Un anno fa Mario Paciolla perdeva la vita nel suo appartamento a San Vicente del Caguán in Colombia. Quel dannato 15 luglio, un lenzuolo avvolto attorno al collo gli ha tolto il respiro e gli ha fermato quel cuore grande che ha sempre messo al servizio dei bisognosi. Giovane e brillante cooperante ONU, dal 2016 viveva nel paese Sudamericano e dal 2018 collaborava con la Missione delle Nazioni Unite sulla verifica degli accordi di pace tra il governo locale e le Farc. Il 33enne napoletano era impegnato nella stesura del report della missione nell’ambito di un programma di reinserimento sociale per gli ex guerriglieri. Un compito che Mario svolgeva con minuziosità e dedizione.
Ad un anno dalla tragedia, la sua morte resta ancora avvolta nel mistero. Non si sa se qualcuno lo abbia ucciso o se fosse volontà di Mario togliersi la vita.

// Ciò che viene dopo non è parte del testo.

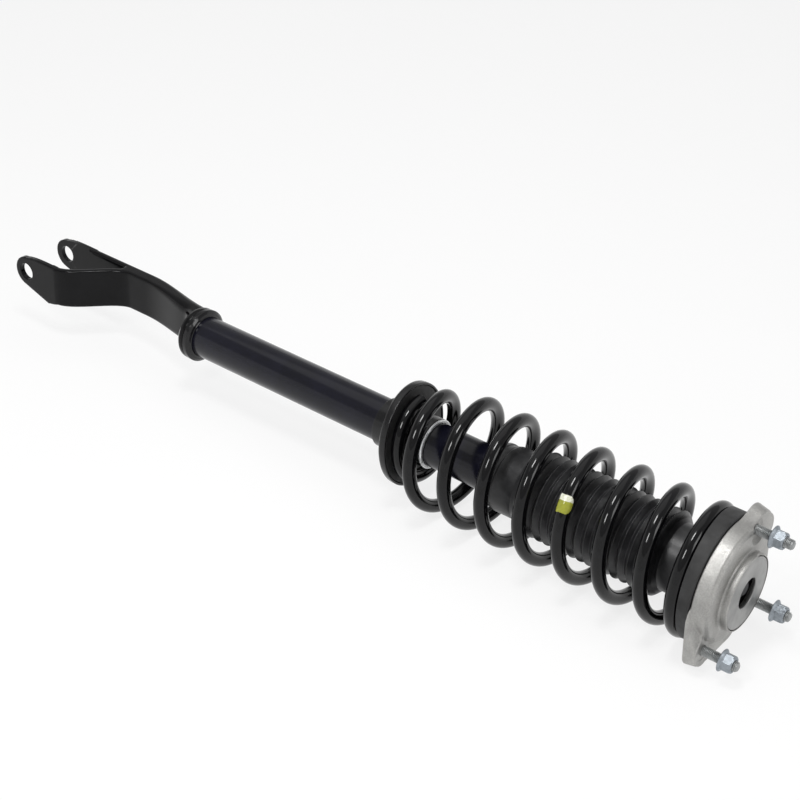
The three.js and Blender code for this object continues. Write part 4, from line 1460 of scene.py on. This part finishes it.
        plate = []
        for x, inset in layers(self.lobe_draft):
            outline = self.outline((x - back) / height, min(inset, self.plate_inset), inset)
            plate.append([(x, y, z) for y, z in outline])
        shells = Shell.over(plate)
        for web in self.webs:
            rows = [(x, web.ring((x - back) / (brow - back), inset)) for x, inset in layers(0.0)]
            shells = shells + Shell.over([[(x, y, z) for y, z in ring] for x, ring in rows])
        angles = np.linspace(0, FULL, self.drum_sides, endpoint=False)
        profile = [(back, self.disc - self.face_edge), (back + self.face_edge, self.disc)]
        profile += [(brow, self.brow), (brow + 1.5, self.brow - 1.0)]
        profile += [(top - 0.4, self.flat + 1.0), (top, self.flat)]
        drum = []
        for x, radius in profile:
            y = self.top_shift_y * (x - back) / height + radius * np.cos(angles)
            z = self.top_shift_z * (x - back) / height + radius * np.sin(angles)
            drum.append(np.column_stack([np.full(self.drum_sides, x), y, z]))
        boss = [(top - 2, 0, 0), (top - 2, self.boss + 1.6, 0), (top - 0.2, self.boss + 1.4, 0.8)]
        boss += [(top + 1.2, self.boss, 0.8), (at.boss_top, self.boss_top, 0.6), (at.boss_top, 0, 0)]
        return shells + Shell.over(drum) + Shell.turned(boss, 160).moved(z=-self.boss_drop)

    def casting(self, bench: Bench) -> None:
        """Makes the casting.

        Args:
            bench: Where it is made.
        """
        at = bench.stations
        made = bench.body("mount_casting", self.blank(at))
        bench.melt(made, self.voxel, self.softening)
        below, above, boss = at.mount_face - 5, at.boss_top + 5, at.boss_top
        recess = Shell.drill(boss - self.cover_sheet - GAP, above, self.cover + self.cover_groove, 128)
        tools = [Shell.drill(below, above, self.bush, 96), recess.moved(z=-self.boss_drop)]
        floor, narrow = at.mount_top - self.pad_depth, self.pad - self.pad_slope
        cone = [(floor, 0, 0), (floor, narrow, 0.8), (boss, narrow + boss - floor, 0), (boss, 0, 0)]
        head = at.mount_face + self.head_height + GAP
        for spot in self.spots:
            hole = Shell.drill(below, boss, self.stud + GAP, 48)
            sink = Shell.drill(below, head, self.head + GAP, 48)
            tools += [tool.moved(spot.y, spot.z) for tool in (Shell.turned(cone, 64), hole, sink)]
        bench.cut(made, tools)
        bench.fit(made, Body.ROD, bench.palette.casting, "top_mount_casting")

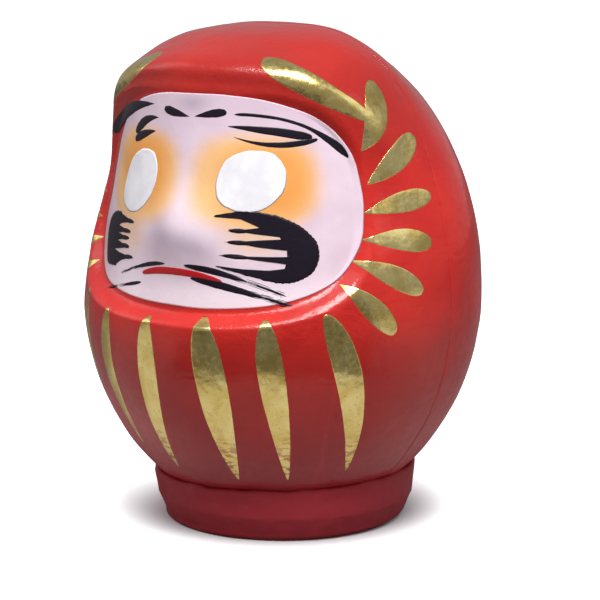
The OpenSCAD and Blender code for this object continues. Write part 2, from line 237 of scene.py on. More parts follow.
def split(tree, vector):
    made = tree.nodes.new("ShaderNodeSeparateXYZ")
    join(tree, vector, made.inputs[0])
    return [Sum(tree, out) for out in made.outputs]


def finish_tree(tree, geometry, given, out):
    """Every tree ends the same way: merged, smooth, realized, with its material."""
    merged = node(tree, "GeometryNodeMergeByDistance", Geometry=geometry, Distance=2e-6)
    shaded = node(tree, "GeometryNodeSetShadeSmooth", Geometry=merged.outputs[0])
    real = node(tree, "GeometryNodeRealizeInstances", Geometry=shaded.outputs[0])
    done = node(tree, "GeometryNodeSetMaterial", Geometry=real.outputs[0],
                Material=given.outputs["Material"])
    tree.links.new(done.outputs[0], out.inputs[0])


# Hand-made unevenness of the pasted paper: size and depth of each wave in millimetres
HAND_WAVES = ((32.0, 0.65), (13.0, 0.2))


def bend_round(tree, a, z, lift):
    """Where a flat place lands once it is bent round the doll, with the hand-made waviness."""
    ring = lowest(z, SKIN_TOP)
    stretch = (lift + (DOLL_H - BELLY_Z)) / (DOLL_H - BELLY_Z)
    height = highest(ring - BELLY_Z, 0.0) * stretch + lowest(ring, BELLY_Z)
    pole = highest(z - SKIN_TOP, 0.0) / (DOLL_H - SKIN_TOP)
    r = skin_radius(a, height, lift) * (1.0 - pole)
    height = height + highest(z - SKIN_TOP, 0.0)
    spot = combine(tree, r * sin_deg(a), r * cos_deg(a) * -1.0, height - BELLY_Z)
    swell = 1.0
    for size, depth in HAND_WAVES:
        noise = node(tree, "ShaderNodeTexNoise", Vector=spot, Scale=1 / size, Detail=1.0)
        swell = swell + (Sum(tree, noise.outputs[0]) - 0.5) * (2 * depth / BELLY_R)
    x, y, up = split(tree, spot)
    return combine(tree, x * swell * MM, y * swell * MM, (up * swell + BELLY_Z) * MM)


def wrap_tree():
    """Bends a flat pattern, drawn as angle, height and lift, round the doll."""
    tree, given, out = new_tree("wrap_round_doll", [("Material", "Material", None)])
    a, z, lift = split(tree, tree.nodes.new("GeometryNodeInputPosition").outputs[0])
    moved = node(tree, "GeometryNodeSetPosition", Geometry=given.outputs["Geometry"],
                 Position=bend_round(tree, a, z, lift))
    finish_tree(tree, moved.outputs[0], given, out)
    return tree


STROKE_INPUTS = [
    ("Start Angle", "Float", 0.0), ("Start Height", "Float", 60.0),
    ("Bend Angle", "Float", 0.0), ("Bend Height", "Float", 40.0),
    ("End Angle", "Float", 0.0), ("End Height", "Float", 20.0),
    ("Half Width", "Float", 3.0), ("Start Taper", "Float", 0.6), ("End Taper", "Float", 1.0),
    ("Pressed Late", "Float", 0.0),
    ("Millimetres A Degree", "Float", 1.0), ("Base", "Float", 0.0), ("Thickness", "Float", 0.2),
    ("Wobble", "Float", 0.05), ("Seed", "Float", 0.0),
    ("Steps", "Int", 61), ("Loop", "Int", 25), ("Material", "Material", None),
]


def stroke_tree():
    """One brush or foil stroke: a flat lens along a bent line, tapered to its ends, on the skin."""
    tree, given, out = new_tree("brush_stroke", STROKE_INPUTS)
    value = {label: Sum(tree, given.outputs[label]) for label, kind, _ in STROKE_INPUTS
             if kind in ("Float", "Int")}
    grid = node(tree, "GeometryNodeMeshGrid", Size_X=1.0, Size_Y=1.0,
                Vertices_X=given.outputs["Steps"], Vertices_Y=given.outputs["Loop"])
    x, y, _ = split(tree, tree.nodes.new("GeometryNodeInputPosition").outputs[0])
    t = x + 0.5
    turn = (y + 0.5) * 360.0
    back = 1.0 - t

    def along(part, at):
        rest = 1.0 - at
        return (rest * rest * value["Start " + part] + at * rest * 2.0 * value["Bend " + part]
                + at * at * value["End " + part])

    step = 0.01
    degree = value["Millimetres A Degree"]
    run = (along("Angle", t + step) - along("Angle", t - step)) * degree
    rise = along("Height", t + step) - along("Height", t - step)
    length = power(run * run + rise * rise, 0.5)
    p, q = value["Start Taper"], value["End Taper"]
    peak = power(p + q, p + q) / (power(p, p) * power(q, q))
    noise = node(tree, "ShaderNodeTexNoise", Scale=1.0, Detail=2.0,
                 Vector=combine(tree, t * 9.0, cos_deg(turn) * 0.6, value["Seed"] * 7.3))
    wobble = (Sum(tree, noise.outputs[0]) - 0.5) * value["Wobble"] * 2.0 + 1.0
    even = power(t, p) * power(back, q) * peak
    late = (smooth(0.55, 0.9, t) * 0.64 + 0.36) * power(highest(1.0 - power(t, 16.0), 0.0), 0.5)
    late = late * power(smooth(-0.01, 0.05, t), 0.5)
    width = (even + (late - even) * value["Pressed Late"]) * value["Half Width"] * wobble
    side = cos_deg(turn) * width
    rim = sin_deg(turn)
    ends = smooth(0.0, 0.03, t) * smooth(0.0, 0.03, back)
    dome = power(highest(rim, 0.0), 0.6) * value["Thickness"] * ends
    sole = lowest(rim, 0.0) * 0.04 * ends
    a = along("Angle", t) - rise / length * side / degree
    z = along("Height", t) + run / length * side
    lift = dome + sole + value["Base"] * smooth(1.04, 1.0, face_size(a, z))
    moved = node(tree, "GeometryNodeSetPosition", Geometry=grid.outputs[0],
                 Position=bend_round(tree, a, z, lift))
    mapped = node(tree, "GeometryNodeStoreNamedAttribute", data_type="FLOAT2", domain="CORNER",
                  Geometry=moved.outputs[0], Name="stroke_map",
                  Value=combine(tree, t, side * 0.1, 0.0))
    finish_tree(tree, mapped.outputs[0], given, out)
    return tree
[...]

Quel che è certo è che pochi giorni prima di morire era terrorizzato. Voleva tornare nella sua terra, a Napoli, per scappare da chissà chi. A sua madre aveva detto di non sentirsi più al sicuro e stava già pianificando la sua fuga. Aveva comprato un biglietto aereo per trasferirsi prima a Bogotà e poi raggiungere l’Italia insieme alla ex fidanzata, Ilaria Izzo. Straziante il racconto della ragazza, che ascoltata dagli inquirenti colombiani, aveva riferito i pianti e le urla di Mario la sera prima di morire: “temeva di essere intercettato e pedinato”.
Anche la giornalista e amica, Claudia Julieta Duque, ha confermato le preoccupazioni del giovane, e a pochi giorni dal ritrovamento del corpo, aveva pubblicato su El Espectador, una lettera-articolo che raccontava il rapporto “travagliato” tra Mario e i suoi superiori della Missione ONU.

Le autorità colombiane hanno inizialmente classificato la sua scomparsa come suicidio. Una teoria alla quale né la famiglia, né chi lo conosceva bene ha mai creduto. Assistititi dai legali Alessandra Ballerini e Manuela Motta, i famigliari invocano giustizia.
La procura di Roma ha aperto un fascicolo per omicidio. Gli investigatori italiani si sono già recati in Colombia per acquisire informazioni utili, ma sulla questione c’è il massimo riserbo. Anche l’autopsia necessita di ulteriori approfondimenti. Mancano delle delucidazioni e il lavoro è limitato dai tessuti del corpo che si consumano al passar del tempo. Inoltre, la salma di Mario è arrivata ai medici legali in condizioni precarie e senza che il cadavere fosse stato ricomposto dopo una prima autopsia oltreoceano.
“Sappiamo che la fiscalia colombiana appare collaborativa – avevano dichiarato i genitori di Mario due mesi fa a Il Manifesto, – poco sappiamo invece dell’Onu”. Ed è proprio alle Nazioni Unite che Anna e Giuseppe Paciolla rivolgono il loro rammarico: “Un’organizzazione molto importante e potente, secondo noi poco disposta a collaborare coi nostri legali forse per un diretto coinvolgimento e tarda a darci risposte su ciò che è successo in quella discussione che Mario ebbe proprio con membri dell’organizzazione”.
Dall’inizio della disgrazia le Nazioni Unite mantengono il silenzio, ma le accuse sono giustificate? In questo anno, La Voce di New York ha chiesto ai portavoce del Segretario generale Antonio Guterres notizie sulla tragica fine di Mario e lo ha fatto anche in occasione dell’anniversario della sua morte. Lunedì il vice portavoce Farhan Haq ha risposto: “E’ quello che abbiamo detto costantemente. Le informazioni che abbiamo avuto, le abbiamo condivise con le autorità investigative, cioè con quelle colombiane e italiane. Lo abbiamo fatto e continuano a farlo… Ripeto, non siamo responsabili delle indagini. Ci sono autorità investigative in Colombia e in Italia. Saranno loro a trarre le conclusioni” (link al minuto 18.30).